Ancient marine deoxygenation events highlight the fragility of our oceans’ biochemical cycles
December 20, 2021
December 20, 2021
Researchers at UBC have uncovered links between rapid changes in ocean chemical conditions, climatic catastrophe, and biological crisis in Earth’s past. Scientists discovered this phenomenon while studying an ocean deoxygenation event (OAE1a) in the Cretaceous Period (~120 Ma)—an interval during the time of dinosaurs where global oceans were depleted of oxygen. Deoxygenation in this period removed sulfate—a major part of modern seawater—from the ocean, bringing in fundamentally different ocean chemistry and global biochemical cycles.

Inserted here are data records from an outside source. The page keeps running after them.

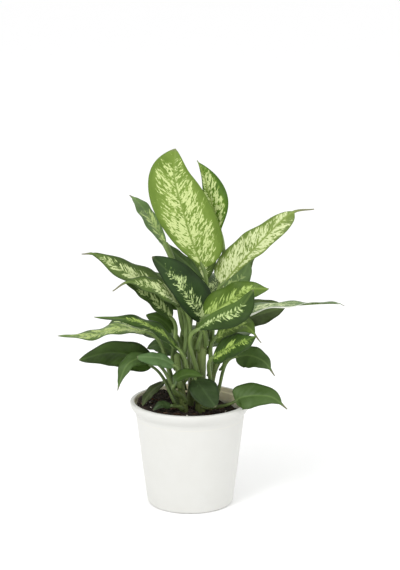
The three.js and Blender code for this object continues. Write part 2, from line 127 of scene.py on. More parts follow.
@dataclass(frozen=True)
class Spline(Route):
    """A Catmull-Rom route through points, each taking an equal share."""

    points: tuple[Vector, ...]

    def point(self, share: float) -> Vector:
        """Gives the place at that share of the points.

        Args:
            share: how far along, from 0 to 1.

        Returns:
            The place in metres.
        """
        spans = len(self.points) - 1
        index = min(int(share * spans), spans - 1)
        t = share * spans - index
        here, ahead = self.points[index], self.points[index + 1]
        before = self.points[index - 1] if index > 0 else 2 * here - ahead
        after = self.points[index + 2] if index + 2 <= spans else 2 * ahead - here
        leave, arrive = 0.5 * (ahead - before), 0.5 * (after - here)
        cubic = 2 * (here - ahead) + leave + arrive
        square = 3 * (ahead - here) - 2 * leave - arrive
        return here + leave * t + square * t * t + cubic * t ** 3


@dataclass(frozen=True)
class Bezier(Route):
    """A cubic Bezier route."""

    ends: tuple[Vector, Vector, Vector, Vector]

    def point(self, share: float) -> Vector:
        """Gives the place at that share of the route.

        Args:
            share: how far along, from 0 to 1.

        Returns:
            The place in metres.
        """
        a, b, c, d = self.ends
        rest = 1 - share
        return rest ** 3 * a + 3 * rest * rest * share * b + 3 * rest * share * share * c + share ** 3 * d


def route_through(points: Iterable[Triple]) -> Spline:
    """Makes a spline in metres through points in millimetres."""
    return Spline(tuple(Vector(p) * MM for p in points))


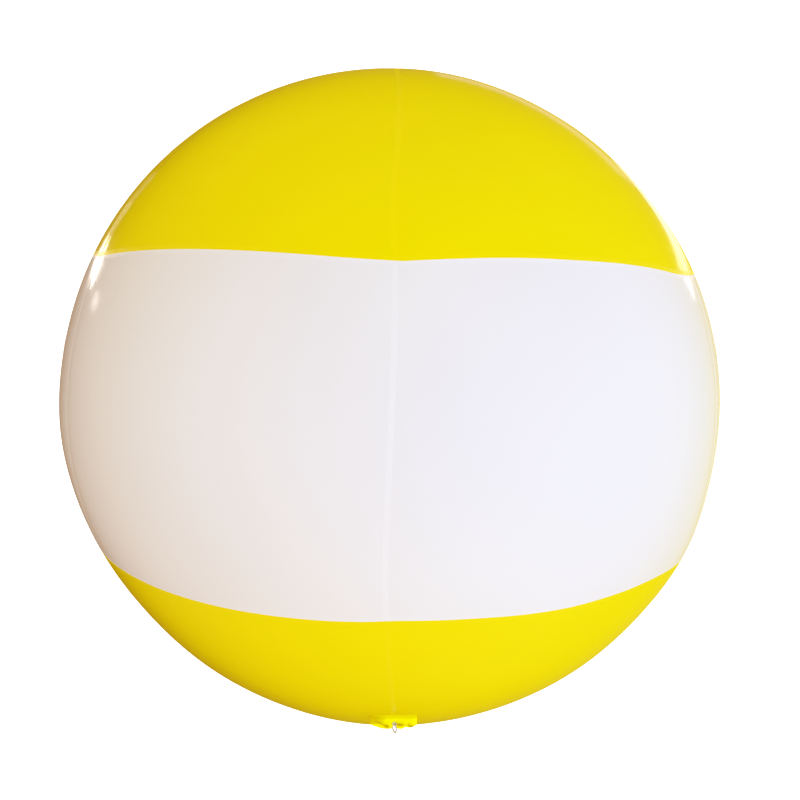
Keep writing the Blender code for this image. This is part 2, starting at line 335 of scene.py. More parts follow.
# Camera, fitted to both edges of the band
CAMERA_DISTANCE = 2.75
CAMERA_AZIMUTH = radians(-1.66)
CAMERA_ELEVATION = radians(7.4)
CAMERA_ROLL = radians(0.5)
CAMERA_SENSOR = 36.0
CAMERA_LENS = 37.92
CAMERA_SHIFT = (0.01275, -0.0039)
CAMERA_CLIP = (0.05, 400.0)

# Windows that show in the gloss, as the balloon sees them: azimuth from the camera's side,
# elevation, width, height and tilt in degrees, and how bright they are
WINDOW_DISTANCE = 42.0
WINDOWS = {
    "left_window": (-138.3, 11.4, 10.0, 4.0, 0.0, (5.50, 5.40, 5.20)),
    "left_pane": (-124.3, 10.8, 4.4, 2.4, 0.0, (2.30, 2.25, 2.18)),
    "left_frame": (-145.3, 14.3, 2.2, 5.5, 33.0, (1.20, 1.18, 1.14)),
    "left_corner": (-148.3, 18.5, 2.5, 4.0, 33.0, (0.50, 0.49, 0.47)),
    "top_window": (162.0, 24.5, 24.0, 7.5, 22.0, (0.26, 0.22, 0.38)),
    "right_window": (147.0, 11.4, 26.0, 6.0, 0.0, (1.15, 1.10, 1.50)),
}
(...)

“Through ocean deoxygenation, massive disruptions to global biochemical cycles are linked to both biological crisis and climate catastrophe, and our data show this can happen on remarkably short timescales,” says lead author, Dr. Kohen Bauer, a former PhD student at UBC and current Postdoctoral Fellow at the University of Hong Kong.
Today, human activity is driving similar ocean deoxygenation in two primary ways—through anthropogenic climate warming and agricultural runoff. Climate warming influences ocean currents, slowing ocean circulation and exchange with the atmosphere, causing deoxygenation. Industrial agriculture also drives deoxygenation by supplying the ocean with extra nutrients like nitrogen and phosphorous, which increases oxygen consumption.
Using ancient sediments collected from geographically dispersed localities—the Pacific Ocean and northern Italy—chemical analyses of iron minerals provided fingerprints that recorded sulfate depletion as the result of ocean deoxygenation during OAE1a. Using mathematical models to determine just how low sulfate became, researchers discovered sulfate concentrations dropped to hundreds of times lower than in the modern ocean, representing a spectacular change in one of the oceans most abundant chemical components.
“Knowledge of these past episodes of climate warming and ocean deoxygenation is key to predicting the future impacts of current climate warming," says senior author Dr. Sean Crowe, professor in the Departments of Microbiology and Immunology, and Earth, Ocean, & Atmospheric Sciences at UBC. “Our observations imply tremendous sensitivity of Earth’s biochemical cycles to climate and ocean oxygen content”.
“As ocean deoxygenation intensifies, it impacts wider marine biochemical cycling,” explains Dr. Bauer. “This is a concern for modern society. Deoxygenation of the oceans is definitely occurring today, and here we show that deoxygenation 120 million years ago culminated in a major reorganization of seawater chemistry.” The authors suggest that this reorganization could have promoted further climate warming, which is something they aim to explore in future research.
Changes to ocean chemistry in response to deoxygenation happen on very short timescales, but many connections between deoxygenation, climate catastrophe, and biological crises are still uncertain. Further research in these areas can help us make better predictions on present day ocean deoxygenation and its potential impacts on future climate.
Researchers at the University of British Columbia led this study in collaboration with researchers from the University of Milan, University of Minnesota Duluth, and University of Hong Kong.